The brute-force works because the input is tiny, but the distinct-value observation makes the implementation much cleaner and less error-prone.

Approach	Time Complexity	Space Complexity	Verdict
Brute Force	O(n²)	O(1)	Accepted
Optimal	O(n log n)	O(n)	Accepted

Algorithm Walkthrough

Read the integer n and the array values.
Convert the array into a set to remove duplicates.

This step is essential because repeated occurrences of the minimum value should not affect the answer. 3. Convert the set back into a list and sort it in increasing order.

After sorting, the first element is the minimum distinct value and the second element, if it exists, is the answer we need. 4. Check how many distinct values exist.

If the size is smaller than 2, there is no valid second order statistic. 5. If there are at least two distinct values, print the element at index 1.

Since the array is sorted, this is the smallest value strictly greater than the minimum.

Why it works

After removing duplicates, every remaining number represents one distinct value from the original array. Sorting these values places them in increasing order. The first value is the minimum distinct element, and the next value is exactly the smallest distinct element larger than it. Since the problem definition matches this property directly, the algorithm always produces the correct answer.

Python Solution

import sys
input = sys.stdin.readline

n = int(input())
arr = list(map(int, input().split()))

distinct = sorted(set(arr))

if len(distinct) < 2:
    print("NO")
else:
    print(distinct[1])

The solution starts by reading the array normally using fast input.
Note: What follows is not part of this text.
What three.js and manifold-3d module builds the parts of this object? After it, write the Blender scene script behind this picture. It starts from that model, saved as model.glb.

Fast I/O is not actually necessary for these constraints, but it is standard practice in competitive programming.

The key line is:

distinct = sorted(set(arr))

The set removes duplicate values automatically. This prevents repeated minimum values from incorrectly becoming the answer. After that, sorted arranges the remaining numbers in increasing order.

The length check is important because arrays like:

5 5 5 5

produce only one distinct value after duplicate removal. Accessing index 1 without checking would cause an error.
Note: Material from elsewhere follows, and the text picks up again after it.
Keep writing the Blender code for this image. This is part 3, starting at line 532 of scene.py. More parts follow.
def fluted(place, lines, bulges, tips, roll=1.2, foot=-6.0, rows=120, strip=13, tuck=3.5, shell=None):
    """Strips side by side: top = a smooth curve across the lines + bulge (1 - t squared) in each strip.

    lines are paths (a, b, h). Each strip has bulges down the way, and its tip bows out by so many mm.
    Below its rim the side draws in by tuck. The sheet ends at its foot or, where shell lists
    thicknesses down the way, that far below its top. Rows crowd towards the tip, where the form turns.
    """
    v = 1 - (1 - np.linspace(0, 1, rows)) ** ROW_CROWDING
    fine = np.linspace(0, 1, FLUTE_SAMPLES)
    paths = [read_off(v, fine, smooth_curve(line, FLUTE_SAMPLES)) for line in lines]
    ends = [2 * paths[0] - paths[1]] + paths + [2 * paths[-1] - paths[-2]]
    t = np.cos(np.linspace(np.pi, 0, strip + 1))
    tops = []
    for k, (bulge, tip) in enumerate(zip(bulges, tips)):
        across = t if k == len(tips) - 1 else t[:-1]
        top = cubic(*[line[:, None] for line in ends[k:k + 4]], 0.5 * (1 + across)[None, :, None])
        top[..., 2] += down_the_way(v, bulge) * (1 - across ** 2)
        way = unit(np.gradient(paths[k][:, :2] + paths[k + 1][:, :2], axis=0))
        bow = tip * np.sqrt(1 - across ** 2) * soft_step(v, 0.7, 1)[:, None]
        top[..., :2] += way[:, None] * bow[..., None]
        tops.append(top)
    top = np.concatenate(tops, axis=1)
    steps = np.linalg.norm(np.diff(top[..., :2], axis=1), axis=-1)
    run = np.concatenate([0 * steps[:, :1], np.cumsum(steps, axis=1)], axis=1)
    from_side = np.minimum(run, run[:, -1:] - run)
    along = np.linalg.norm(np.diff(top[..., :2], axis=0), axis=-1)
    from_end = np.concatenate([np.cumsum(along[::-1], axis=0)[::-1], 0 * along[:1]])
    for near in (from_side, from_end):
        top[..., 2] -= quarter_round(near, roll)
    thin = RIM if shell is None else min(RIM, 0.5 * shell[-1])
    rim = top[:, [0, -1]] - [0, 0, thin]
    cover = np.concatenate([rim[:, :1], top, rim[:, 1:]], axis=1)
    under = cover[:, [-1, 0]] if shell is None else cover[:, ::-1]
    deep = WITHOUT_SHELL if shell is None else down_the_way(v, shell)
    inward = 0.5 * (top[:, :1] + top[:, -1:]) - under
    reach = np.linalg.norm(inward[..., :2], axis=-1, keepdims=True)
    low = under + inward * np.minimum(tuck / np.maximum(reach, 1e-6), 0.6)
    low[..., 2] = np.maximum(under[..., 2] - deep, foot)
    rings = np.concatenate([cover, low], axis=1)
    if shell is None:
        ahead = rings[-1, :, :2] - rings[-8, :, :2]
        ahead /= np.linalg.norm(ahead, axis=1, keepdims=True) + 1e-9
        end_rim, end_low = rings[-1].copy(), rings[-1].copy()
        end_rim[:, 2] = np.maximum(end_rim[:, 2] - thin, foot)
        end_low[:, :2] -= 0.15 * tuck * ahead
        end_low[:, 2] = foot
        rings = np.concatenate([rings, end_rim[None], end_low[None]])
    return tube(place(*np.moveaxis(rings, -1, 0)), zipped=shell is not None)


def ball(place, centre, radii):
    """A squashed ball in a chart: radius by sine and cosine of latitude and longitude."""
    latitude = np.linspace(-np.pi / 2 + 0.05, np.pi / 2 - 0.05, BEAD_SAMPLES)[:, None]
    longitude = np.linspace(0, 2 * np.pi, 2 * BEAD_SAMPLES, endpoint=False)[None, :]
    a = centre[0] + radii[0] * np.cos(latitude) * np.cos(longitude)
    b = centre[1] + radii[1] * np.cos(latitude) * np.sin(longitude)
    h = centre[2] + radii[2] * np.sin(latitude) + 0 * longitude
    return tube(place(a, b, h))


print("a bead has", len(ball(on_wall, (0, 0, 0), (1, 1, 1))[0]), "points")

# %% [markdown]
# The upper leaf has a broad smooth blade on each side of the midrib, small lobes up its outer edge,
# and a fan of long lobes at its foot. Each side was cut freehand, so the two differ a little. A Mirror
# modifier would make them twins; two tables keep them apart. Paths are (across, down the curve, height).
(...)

Finally, if at least two distinct values exist, the second smallest distinct number is exactly distinct[1].

Worked Examples

Example 1

Input:

4
1 2 2 -4

Step	Value
Original array	`[1, 2, 2, -4]`
After removing duplicates	`{1, 2, -4}`
After sorting	`[-4, 1, 2]`
Second distinct value	`1`

The minimum distinct value is -4. The next larger distinct value is 1, which matches the required definition.

Example 2

Input:

5
7 7 7 7 7

Step	Value
Original array	`[7, 7, 7, 7, 7]`
After removing duplicates	`{7}`
After sorting	`[7]`
Number of distinct values	`1`
Output	`NO`

This example demonstrates the important edge case where no second distinct value exists.

Complexity Analysis

Measure	Complexity	Explanation
Time	O(n log n)	Sorting the distinct values dominates the runtime
Space	O(n)	The set and sorted list store distinct elements

With n ≤ 100, this solution easily fits within the limits. Even much slower approaches would still pass comfortably.

Test Cases

# helper: run solution on input string, return output string
import sys
import io

def solve():
    input = sys.stdin.readline

    n = int(input())
    arr = list(map(int, input().split()))

    distinct = sorted(set(arr))

    if len(distinct) < 2:
        print("NO")
    else:
        print(distinct[1])

def run(inp: str) -> str:
    backup_stdin = sys.stdin
    backup_stdout = sys.stdout

    sys.stdin = io.StringIO(inp)
    sys.stdout = io.StringIO()

    solve()

    output = sys.stdout.getvalue()

    sys.stdin = backup_stdin
    sys.stdout = backup_stdout

    return output.strip()

# provided sample
assert run("4\n1 2 2 -4\n") == "1", "sample 1"

# minimum size input
assert run("1\n5\n") == "NO", "single element"

# all values equal
assert run("5\n7 7 7 7 7\n") == "NO", "all equal"

# negative numbers
assert run("5\n-10 -5 -10 -3 -5\n") == "-5", "negative values"

# already sorted distinct values
assert run("4\n1 2 3 4\n") == "2", "simple increasing"

# duplicates of minimum
assert run("6\n1 1 1 2 3 4\n") == "2", "duplicate minimum"

Test input	Expected output	What it validates
`1 / 5`	`NO`	Minimum possible array size
`5 / 7 7 7 7 7`	`NO`	All values identical
`5 / -10 -5 -10 -3 -5`	`-5`	Correct handling of negative numbers
`4 / 1 2 3 4`	`2`	Basic distinct increasing case
`6 / 1 1 1 2 3 4`	`2`	Duplicates of the minimum are ignored

Edge Cases

Consider the case where all values are equal:

4
7 7 7 7

The algorithm converts the array into a set:

{7}

After sorting:

[7]

The number of distinct values is only 1, so the algorithm prints:

NO

This is correct because no value is strictly greater than the minimum.

Now consider repeated minimum values:

6
1 1 1 2 3 4

The minimum value appears multiple times. After duplicate removal:

{1, 2, 3, 4}

Sorting gives:

[1, 2, 3, 4]

The algorithm outputs 2, which is the smallest value strictly larger than 1. A naive approach that simply sorted the original array and took the second element would incorrectly return 1.

Finally, consider negative numbers:

5
-10 -5 -10 -3

After removing duplicates and sorting:

[-10, -5, -3]

The second distinct value is -5. The algorithm works correctly because integer sorting naturally handles negative values.